Türkiye’nin içinde olduğu şiddet ortamının yarattığı toz duman gündemi belirlemeye devam ediyor. Dünyamız ve ülkemiz bir kaos döneminden geçiyor. Türkiye’deki siyasi kaos 1980 Askeri Darbesi’nden beri sürüyor. Kaos diyorum, hep iyi olacak, ha bugün ha yarın iyi olacak siyasi sözler hala devam ediyor. Yerine oturmuş siyasi sistemler kaos yaşamaz. Yerine oturmuş demokratik sistemler bireyin ve toplumun demokratik ve sosyal yaşamının daha da iyileşmesi için siyasi kararlar alırlar.
Nasıl bir Türkiye istiyoruz, Türkiye toplumunu bir arada tutan değerler nedir sorusunu kendimize yönelttiğimizde, pek net bir yanıt vermeyiz kendimize. Aslında hepimiz yaşadığımız toplumun ve siyasi kültürün bir parçasıyız. Bizim gibi düşünmeyenlere hoşgörümüz pek fazla değildir, farklı etnik ve dini geçmişi olanlara pek de empati göstermeyiz.

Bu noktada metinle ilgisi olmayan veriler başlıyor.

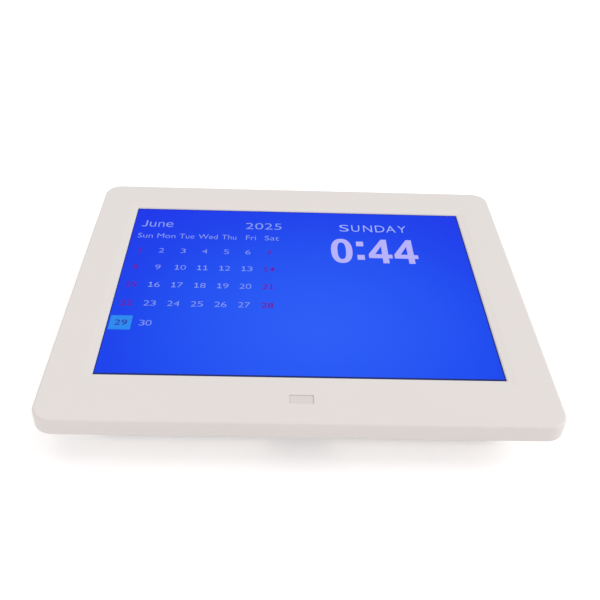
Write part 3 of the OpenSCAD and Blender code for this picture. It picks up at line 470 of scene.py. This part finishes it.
CAPITAL_J_AT, CAPITAL_J_SIZE = (-77.3, 47.25), (2.6, 5.65)
MONTH_Y = (47.3, 51.7)
MONTH_LETTERS = (("u", -73.6, -70.55), ("n", -69.3, -66.4), ("e", -65.6, -62.05))
YEAR_BOX = (-26.2, -8.4, 47.05, 52.65)
WEEKDAY_Y = (37.4, 41.4)
WEEKDAYS = (("Sun", -78.0, -70.75), ("Mon", -68.6, -59.85), ("Tue", -57.85, -50.7), ("Wed", -48.65, -39.45),
            ("Thu", -37.35, -30.35), ("Fri", -25.65, -20.85), ("Sat", -16.5, -9.6))
DAYS, TODAY = 30, 29
DATE_X, DATE_Y, DATE_SIZE = -75.3, 26.85, (2.45, 3.6)  # the first number's middle, and a digit's size
COLUMN_PITCH, ROW_PITCH, ROW_DRIFT = 10.22, 13.47, 0.06
TODAY_BOX = (-80.3, -71.1, -31.7, -22.4)
TITLE_Y = (46.85, 52.85)
TITLE_LETTERS = (("S", 20.45, 25.1), ("U", 26.5, 30.45), ("N", 32.4, 36.75), ("D", 38.35, 43.0),
                 ("A", 43.75, 48.5), ("Y", 49.7, 53.8))
ZERO_AT, ZERO_SIZE, ZERO_HOLE = (20.6, 29.95), (10.3, 20.4, 2.3), (4.05, 14.0, 2.6)
DOTS_X, DOTS_Y, DOT_HALF = 29.6, (36.05, 24.7), (1.75, 2)
FOURS_AT, FOUR_SIZE = ((33.4, 20.2), (45.7, 20.25)), (11.3, 20.0)


def display_piece(name, parts, material, lift=LIFT):
    thin_piece(name, parts, material, SCREEN_TOP + lift, FILM, "case")


def make_calendar():
    soft = glyph_material("display_soft", srgb(126, 148, 232), srgb(146, 168, 238))
    dark_red = glyph_material("display_dark_red", srgb(98, 4, 160), srgb(110, 3, 150))
    light_blue = glyph_material("display_light_blue", srgb(41, 134, 236), srgb(45, 139, 240))
    dark_blue = glyph_material("display_dark_blue", srgb(34, 56, 158), srgb(40, 62, 166))

    month = [placed(flat_mesh(CAPITAL_J), *CAPITAL_J_AT, *CAPITAL_J_SIZE)]
    month += [fitted(letter, x0, x1, *MONTH_Y) for letter, x0, x1 in MONTH_LETTERS]
    display_piece("calendar_month", month, soft)
    display_piece("calendar_year", [fitted("2025", *YEAR_BOX)], soft)
    display_piece("weekday_names", [fitted(word, x0, x1, *WEEKDAY_Y) for word, x0, x1 in WEEKDAYS], soft)

    plain, weekend, today = [], [], []
    for number in range(1, DAYS + 1):
        row, column = divmod(number - 1, 7)
        group = today if number == TODAY else weekend if column in (0, 6) else plain
        group += number_parts(number, DATE_X + COLUMN_PITCH * column - ROW_DRIFT * row, DATE_Y - ROW_PITCH * row,
                              *DATE_SIZE, PLAIN_WEIGHT if group is plain else STRONG_WEIGHT)
    display_piece("date_numbers", plain, soft)
    display_piece("weekend_numbers", weekend, dark_red)
    display_piece("today_cell", [placed(rectangle(*TODAY_BOX))], light_blue)
    display_piece("today_number", today, dark_blue, UPPER_LIFT)


def make_title_and_time():
    pale = glyph_material("display_pale", srgb(154, 174, 244), srgb(174, 192, 250))
    lavender = glyph_material("display_lavender", srgb(178, 173, 246), srgb(186, 182, 252))
    title = [fitted(letter, x0, x1, *TITLE_Y) for letter, x0, x1 in TITLE_LETTERS]
    display_piece("weekday_title", title, pale)

    dot = rectangle(-DOT_HALF[0], DOT_HALF[0], -DOT_HALF[1], DOT_HALF[1])
    four = flat_mesh(FOUR, [FOUR_HOLE])
    time = [placed(flat_mesh(oval(*ZERO_SIZE), [oval(*ZERO_HOLE)]), *ZERO_AT)]
    time += [placed(dot, DOTS_X, y) for y in DOTS_Y]
    time += [placed(four, x, y, *FOUR_SIZE) for x, y in FOURS_AT]
    display_piece("clock_time", time, lavender)


make_calendar()
make_title_and_time()


# ---- The signs printed on the keys behind ----

STROKE = 0.22  # half a stroke's width


def ring_with_gap(outer, inner, half_gap, steps=28):
    """The outline of a ring that is open at the top; half its gap is given in degrees."""
    angles = [math.radians(90 + half_gap + (360 - 2 * half_gap) * i / steps) for i in range(steps + 1)]
    return ([(outer * math.cos(a), outer * math.sin(a)) for a in angles]
            + [(inner * math.cos(a), inner * math.sin(a)) for a in reversed(angles)])


def saltire(reach):
    """The outline of two bars that cross, each at 45 degrees."""
    ring = []
    for degrees in (45, -45, -135, -225):
        c, s = math.cos(math.radians(degrees)), math.sin(math.radians(degrees))
        ring += [(x * c - y * s, x * s + y * c) for x, y in ((STROKE, STROKE), (reach, STROKE), (reach, -STROKE))]
    return ring


def make_key_signs():
    """Plain signs, as they are read from behind, where +X lies to the left."""
    ink = plastic("grey_ink", srgb(104, 102, 102), rough=0.6, grain=0.000004, vary=0.06)
    open_ring = flat_mesh(ring_with_gap(1.5, 1.08, 32))
    stem = rectangle(-STROKE, STROKE, 0.3, 1.7)
    bar = rectangle(-1.5, 1.5, -STROKE, STROKE)
    upward = flat_mesh([(0, 1.2), (-1.35, -0.9), (1.35, -0.9)])
    leftward = flat_mesh([(1.2, 0), (-0.9, -1.35), (-0.9, 1.35)])
    signs = {
        "power_key": [placed(open_ring), placed(stem)],
        "menu_key": [placed(bar, y=y) for y in (-0.95, 0, 0.95)],
        "up_key": [placed(upward)],
        "left_key": [placed(leftward)],
        "right_key": [placed(leftward, wide=-1)],
        "down_key": [placed(upward, high=-1)],
        "exit_key": [placed(flat_mesh(saltire(1.6)))],
    }
    for key, parts in signs.items():
        low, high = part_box(key)
        middle_x, middle_y = (low.x + high.x) / 2 / MM, (low.y + high.y) / 2 / MM
        parts = [placed(mesh, x + middle_x, y + middle_y, sx, sy) for mesh, sx, sy, x, y in parts]
        thin_piece(key + "_sign", parts, ink, low.z, -FILM, key)


make_key_signs()


# ---- Finishes of the CAD pieces ----

def dress(material, *names):
    """Give nodes of the CAD model a material."""
    for name in names:
        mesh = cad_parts[name].data
        mesh.materials.clear()
        mesh.materials.append(material)


shell = plastic("shell_plastic", srgb(230, 225, 222), rough=0.5, vary=0.006)
dress(shell, "front_bezel", "rear_cover", "stand_leg")
dress(plastic("window_plastic", srgb(222, 216, 214), rough=0.3, grain=0.000005, vary=0.01), "ir_window")
dress(plastic("key_plastic", srgb(220, 214, 211), rough=0.4, vary=0.01),
      "power_key", "menu_key", "up_key", "left_key", "right_key", "down_key", "exit_key")
dress(screen_material(), "lcd_glass")
dress(plastic("black_foam", (0.012, 0.012, 0.013, 1), rough=0.9, grain=0.0001, grain_scale=900), "screen_gasket")
dress(metal("module_steel", srgb(176, 178, 182), rough=0.35), "lcd_frame", "lcd_back_plate", "lcd_brackets")
dress(plastic("light_guide", srgb(236, 238, 243), rough=0.25, vary=0.01), "lcd_backlight")
dress(metal("screw_steel", srgb(172, 173, 176), rough=0.28, line_scale=900), "bracket_screws", "ir_screws",
      "board_screws", "key_board_screws", "case_screws", "hinge_pin", "hinge_washers")
dress(metal("socket_steel", srgb(190, 191, 194), rough=0.25), "usb_shell", "sd_socket", "speaker_frame")
dress(plastic("solder_mask", srgb(24, 92, 52), rough=0.3, grain=0.00001, vary=0.1), "main_board", "key_board",
      "ir_board")
dress(plastic("black_nylon", (0.014, 0.014, 0.016, 1), rough=0.42, vary=0.1), "dc_jack", "usb_tongue",
      "board_chips", "cell_holder", "key_switches", "ir_receiver", "power_inductor")
dress(metal("nickel_brass", srgb(196, 188, 160), rough=0.22), "dc_jack_pin")
dress(metal("cell_can", srgb(200, 200, 203), rough=0.2), "coin_cell", "board_capacitors")
dress(plastic("cream_nylon", srgb(226, 216, 192), rough=0.45), "cable_connectors")
dress(plastic("grey_flat_cable", srgb(182, 184, 190), rough=0.4), "ir_cable", "key_cable")
dress(plastic("amber_film", srgb(196, 128, 52), rough=0.25), "lcd_cable")
dress(plastic("paper_cone", srgb(52, 52, 55), rough=0.8, grain=0.00008, grain_scale=700), "speaker_cone")
dress(plastic("red_wire", srgb(170, 26, 24), rough=0.4), "speaker_wires")
dress(plastic("grey_rubber", (0.03, 0.03, 0.032, 1), rough=0.75, grain=0.00006, grain_scale=1500, vary=0.08),
      "rubber_feet", "stand_tip_pad")

scene = bpy.context.scene
scene.view_settings.view_transform = "Standard"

Gezi olaylarına destek ve sempati isteyenler, Kobane’de Kürtlerin faşist ve İslamcı güçler tarafından yok edilme girişimine ne diyorlar!. Kendime yapılmasını istemediğimi başkasına da yapılmasın diyebiliyor muyum? Kobane’de Kürt Halkı’nın IŞİD terörüne karşı hayatta kalma direnişi var. Kobane’de tüm dünyanın gözünü yumduğu bir katliam var. Hem acı çekiyorum, hem öfkeleniyorum hem de direnenlerden gurur duyuyorum. Benim yaklaşımım tamamen ilkesel. Kendi evini, kentini savunan ve Ortaçağ karanlığını getirmeye çalışan IŞİD’e karşı yaşam direnişi sergileyen herkese saygı duyarım.

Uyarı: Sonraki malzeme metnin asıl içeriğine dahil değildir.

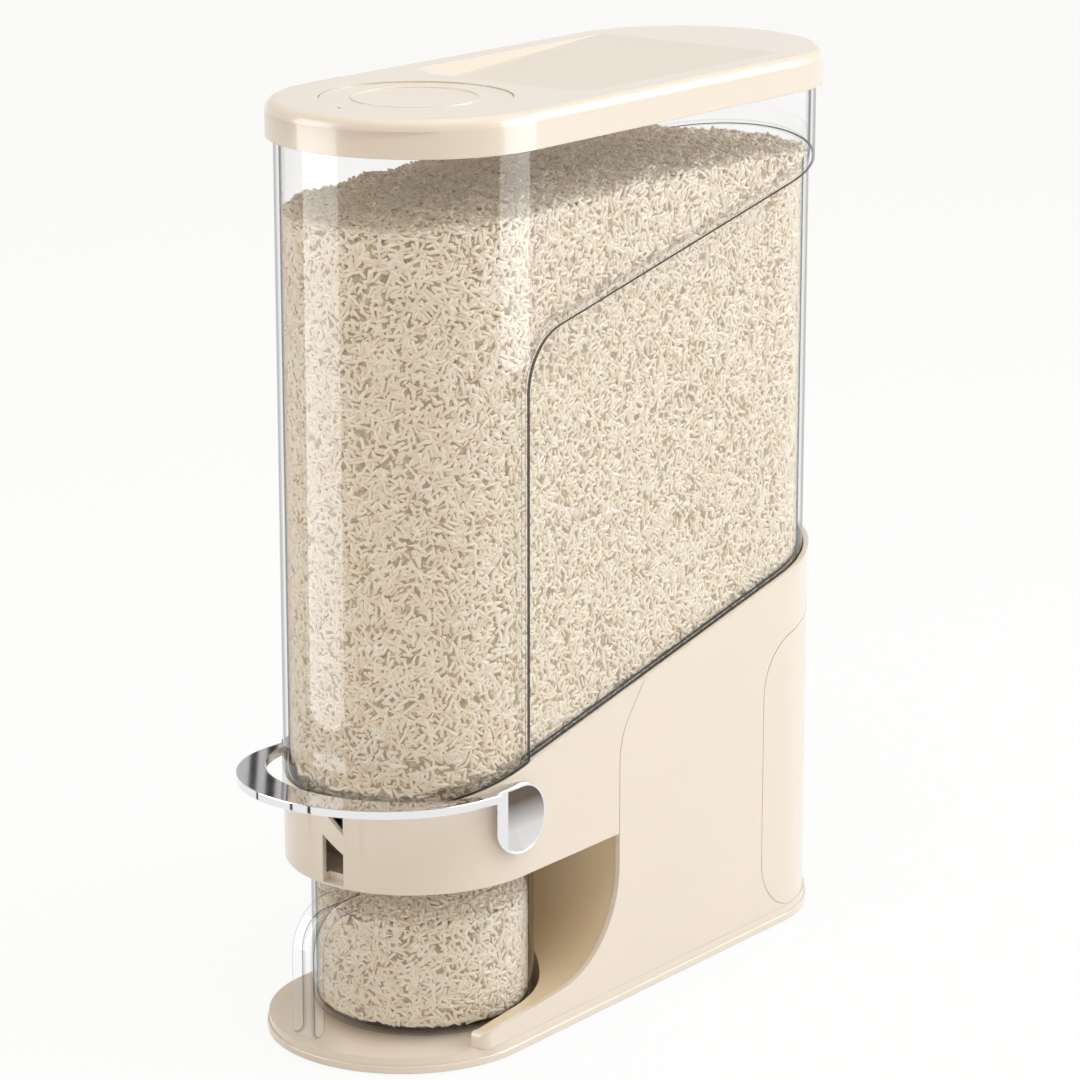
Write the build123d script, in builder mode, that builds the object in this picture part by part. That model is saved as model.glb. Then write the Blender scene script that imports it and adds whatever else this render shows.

Sınırlar değişiyor ve Ortadoğu hızla kabuk değiştiriyor. Farklı inanç ve grupları içinde barındıran Türkiye’de, bölgesel iç savaşlar yaşama riski ile karşı karşıyayız. Biriken öfke, ön yargılar saldırılara dönüşebilir. Politik çözümlere olan güvensizlik ve umutsuzluk çatışmaları körükler. Sokaklarda linç peşinde koşan, üniversiteleri basan ve dükkanları işaretleyip saldıran fanatik gruplar bugün yaşanan belirsizlikten ve devletin duyarsızlığından cesaret alabilir. Örneklerini Maraş, Çorum ve Sivas’da gördük.
Hükümetin yeni Osmanlı projesinin kendine gereğinden fazla güvenmesi, eleştirilere kulak tıkaması, duvara çabuk çarpmasına neden oldu. Arap ayaklanmaları abartılı beklentilere yol açtı. İmparatorluk hayallerinin zeminsiz kaldığını hükümet kolay kolay kabul etmeyecek galiba. Türkiye dönülmez bir yola girdi. Diplomatik barış dilini kullanmak zorundadır. Yani Yurtta sulh cihanda sulh politikasını uygulamalıdır.
Nehirlerimizi zehirleyen, tarihimizi yıkan, işçilerimizi öldüren siyaset başımıza İŞİD belasını da sardı. Son birkaç günde 35 kişinin yaşamını yitirdiği, kundaklamaların, cinayetlerin, linçlerin, silahlı saldırıların gerçekleştiği olaylar, milliyetçi duygularla geçiştirilemez.
Türkiye’de aklı başında çok sayıda kişi, sanatçılar Kobane’deki direnişe sahip çıkıyor. Ben de İŞİD’ karşı verilen her türlü mücadeleyi destekliyorum.